The problem: Using the data below, output the first line and every line after it up to and including the line containing "carries the wand.", exactly as written and with nothing added.

..........

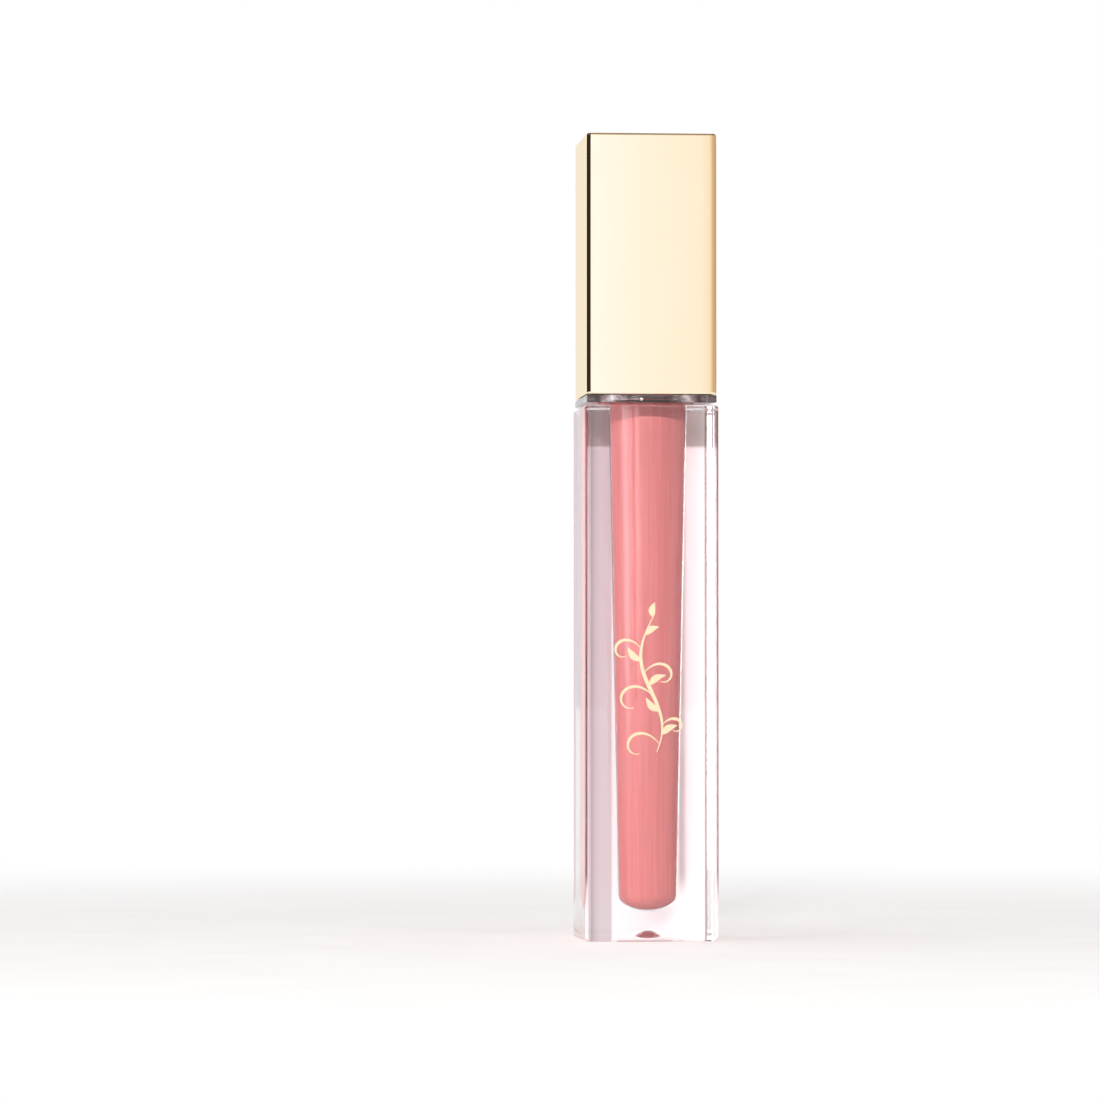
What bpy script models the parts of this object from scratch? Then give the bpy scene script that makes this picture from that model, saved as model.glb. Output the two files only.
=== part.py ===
"""Lip gloss tube: a square thick-walled bottle of gloss, closed by a square cap that carries the wand.

Metres, +Z up. The origin is the centre of the base, and the front face looks towards -Y.
Every turned piece is centred on the Z axis, which is also the axis of all three joints.
"""

import math

import bmesh
import bpy

# Clearances
TOUCH_GAP = 0.00015  # between pieces that touch in the real object
SEAM_GAP = 0.0001  # between the cap's shell and its collar

# Bottle body
BOTTLE_SIDE = 0.0168
BODY_HEIGHT = 0.0670
BODY_EDGE_RADIUS = 0.00045
CAVITY_FLOOR = 0.00355
CAVITY_DOME_HEIGHT = 0.0021
CAVITY_BOTTOM_RADIUS = 0.0037
CAVITY_TOP_RADIUS = 0.00493
GATE_DIMPLE_RADIUS = 0.0020
GATE_DIMPLE_DEPTH = 0.0012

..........

Response:
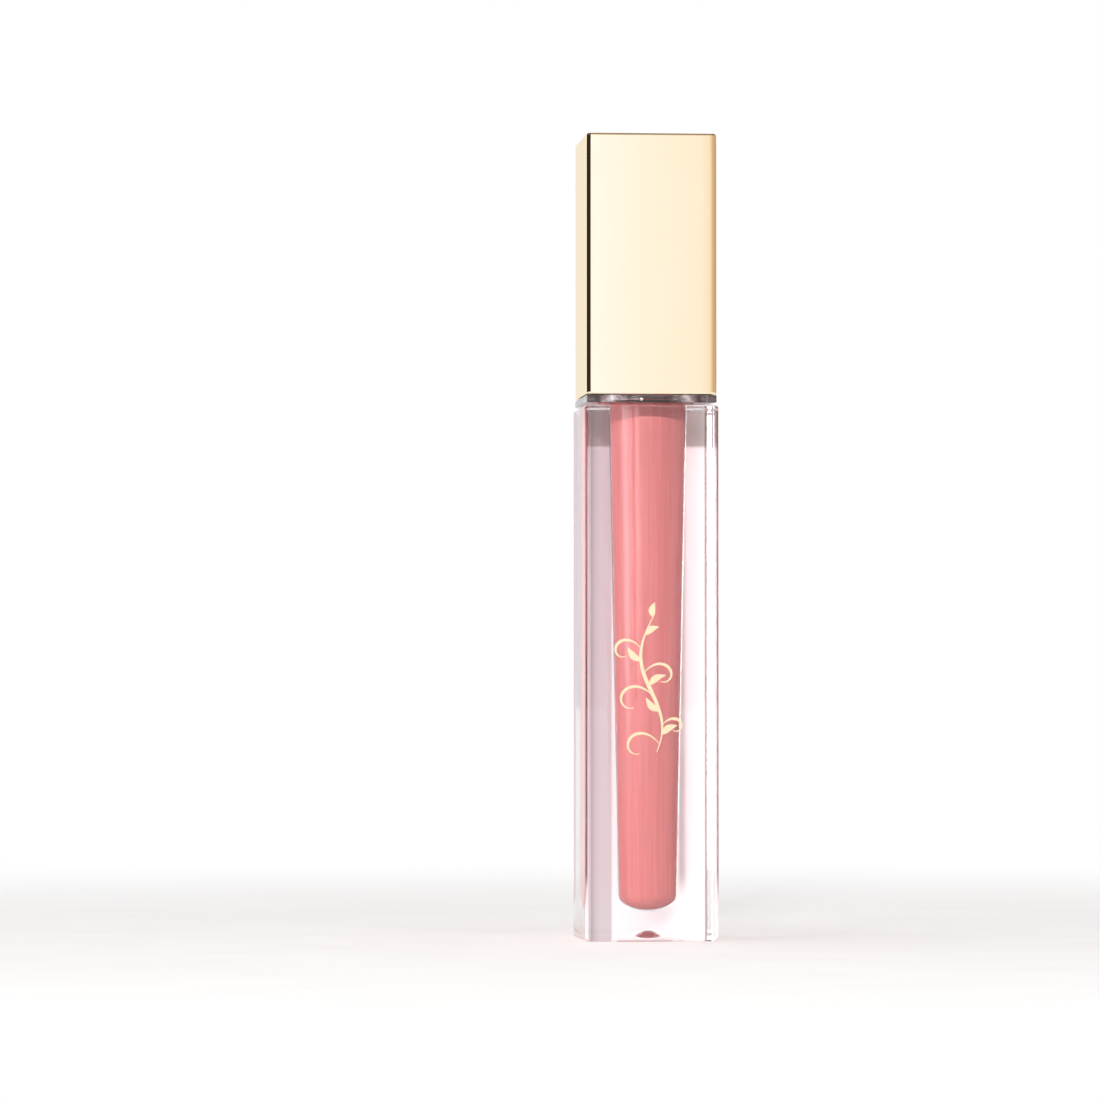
What bpy script models the parts of this object from scratch? Then give the bpy scene script that makes this picture from that model, saved as model.glb. Output the two files only.
=== part.py ===
"""Lip gloss tube: a square thick-walled bottle of gloss, closed by a square cap that carries the wand.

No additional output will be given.